We first train the support vector classifier with RBF kernel using training pendigits dataset.

require 'numo/narray'
require 'numo/libsvm'
require 'datasets-numo-narray'

# Download pendigits training dataset.
puts 'Download dataset.'
pendigits = Datasets::LIBSVM.new('pendigits').to_narray
x = pendigits[true, 1..-1]
y = pendigits[true, 0]

# Define parameters of C-SVC with RBF Kernel.
param = {
  svm_type: Numo::Libsvm::SvmType::C_SVC,
  kernel_type: Numo::Libsvm::KernelType::RBF,
  gamma: 0.0001,
  C: 10,
  shrinking: true
}

# Perform training procedure.
puts 'Train support vector machine.'
model = Numo::Libsvm.train(x, y, param)

# Save parameters and trained model.
puts 'Save parameters and model with Marshal.'
File.open('pendigits.dat', 'wb') { |f| f.write(Marshal.dump([param, model])) }
$ ruby train.rb
Download dataset.
Train support vector machine.
Save paramters and model with Marshal.

We then predict labels of testing dataset, and evaluate the classifier.

require 'numo/narray'
require 'numo/libsvm'
require 'datasets-numo-narray'

# Download pendigits testing dataset.
puts 'Download dataset.'
pendigits_test = Datasets::LIBSVM.new('pendigits', note: 'testing').to_narray
x = pendigits_test[true, 1..-1]
y = pendigits_test[true, 0]

# Load parameter and model.
puts 'Load parameter and model.'
param, model = Marshal.load(File.binread('pendigits.dat'))

# Predict labels.
puts 'Predict labels.'
predicted = Numo::Libsvm.predict(x, param, model)

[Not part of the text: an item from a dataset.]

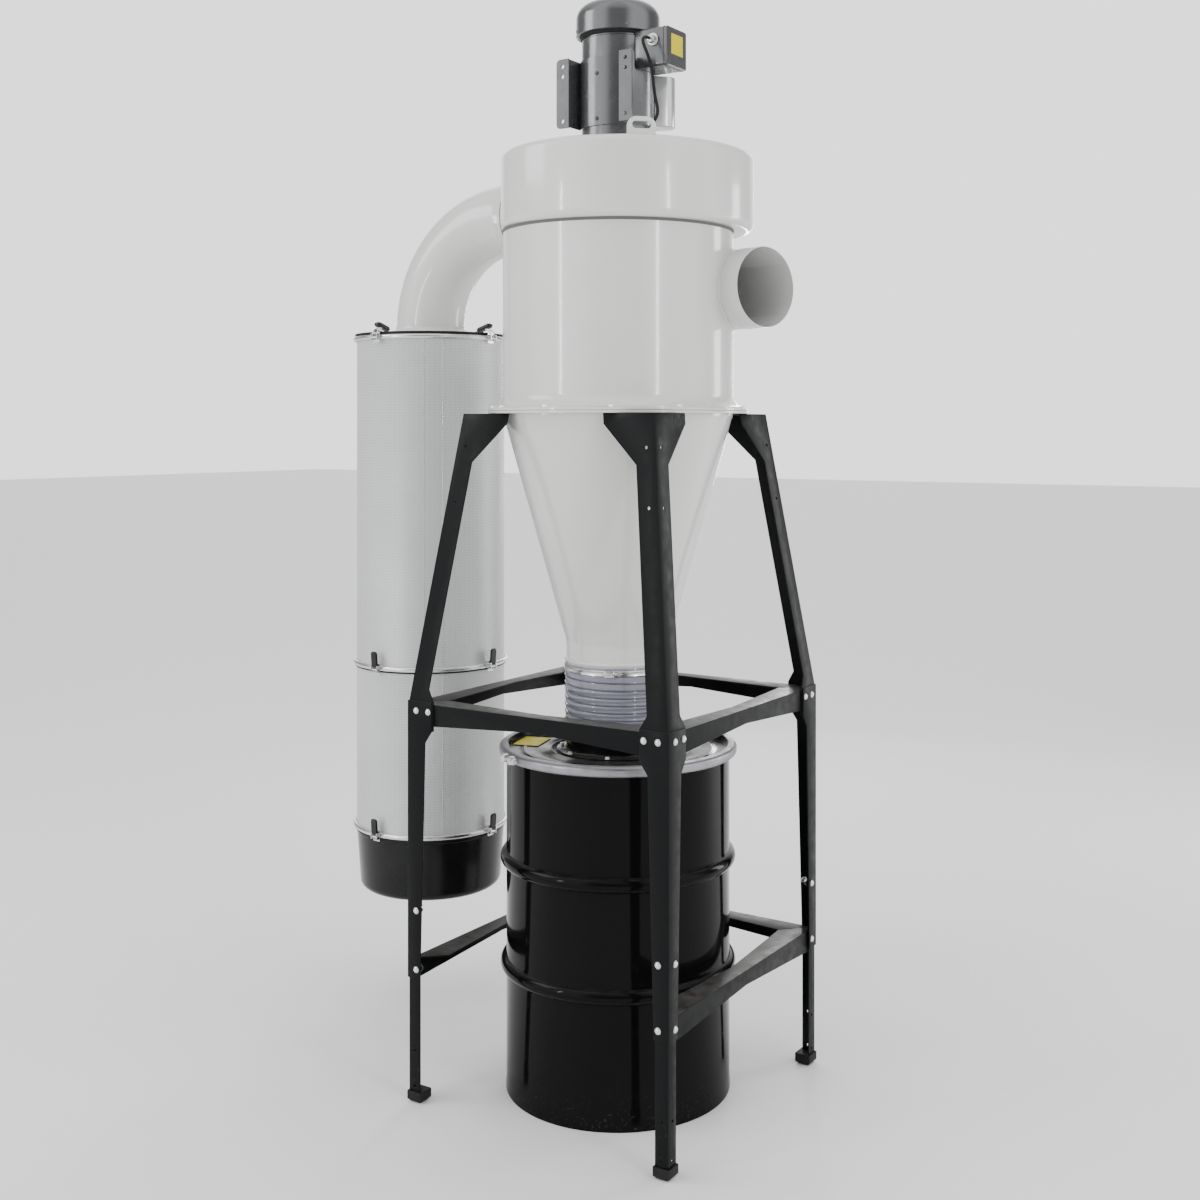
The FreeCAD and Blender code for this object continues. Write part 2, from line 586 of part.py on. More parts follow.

# Evaluate classification results.
mean_accuracy = y.eq(predicted).count.fdiv(y.size)
puts "Accuracy: %.1f %%" % (100 * mean_accuracy)
$ ruby test.rb
Download dataset.
Load parameter and model.
Predict labels.
Accuracy: 98.3 %

Note

The hyperparameter of SVM is given with Ruby Hash on Numo::Libsvm. The hash key of hyperparameter and its meaning match the struct svm_parameter of LIBSVM. The svm_parameter is detailed in LIBSVM README.

param = {
  svm_type:                         # [Integer] Type of SVM
    Numo::Libsvm::SvmType::C_SVC,
  kernel_type:                      # [Integer] Type of kernel function
    Numo::Libsvm::KernelType::RBF,
  degree: 3,                        # [Integer] Degree in polynomial kernel function
  gamma: 0.5,                       # [Float] Gamma in poly/rbf/sigmoid kernel function
  coef0: 1.0,                       # [Float] Coefficient in poly/sigmoid kernel function
  # for training procedure
  cache_size: 100,                  # [Float] Cache memory size in MB
  eps: 1e-3,                        # [Float] Tolerance of termination criterion
  C: 1.0,                           # [Float] Parameter C of C-SVC, epsilon-SVR, and nu-SVR
  nr_weight: 3,                     # [Integer] Number of weights for C-SVC
  weight_label:                     # [Numo::Int32] Labels to add weight in C-SVC
    Numo::Int32[0, 1, 2],
  weight:                           # [Numo::DFloat] Weight values in C-SVC
    Numo::DFloat[0.4, 0.4, 0.2],
  nu: 0.5,                          # [Float] Parameter nu of nu-SVC, one-class SVM, and nu-SVR
  p: 0.1,                           # [Float] Parameter epsilon in loss function of epsilon-SVR
  shrinking: true,                  # [Boolean] Whether to use the shrinking heuristics
  probability: false,               # [Boolean] Whether to train a SVC or SVR model for probability estimates
  verbose: false,                   # [Boolean] Whether to output learning process message
  random_seed: 1                    # [Integer/Nil] Random seed
}

Contributing

Bug reports and pull requests are welcome on GitHub at github.com/yoshoku/numo-libsvm. This project is intended to be a safe, welcoming space for collaboration, and contributors are expected to adhere to the Contributor Covenant code of conduct.

License

The gem is available as open source under the terms of the BSD-3-Clause License.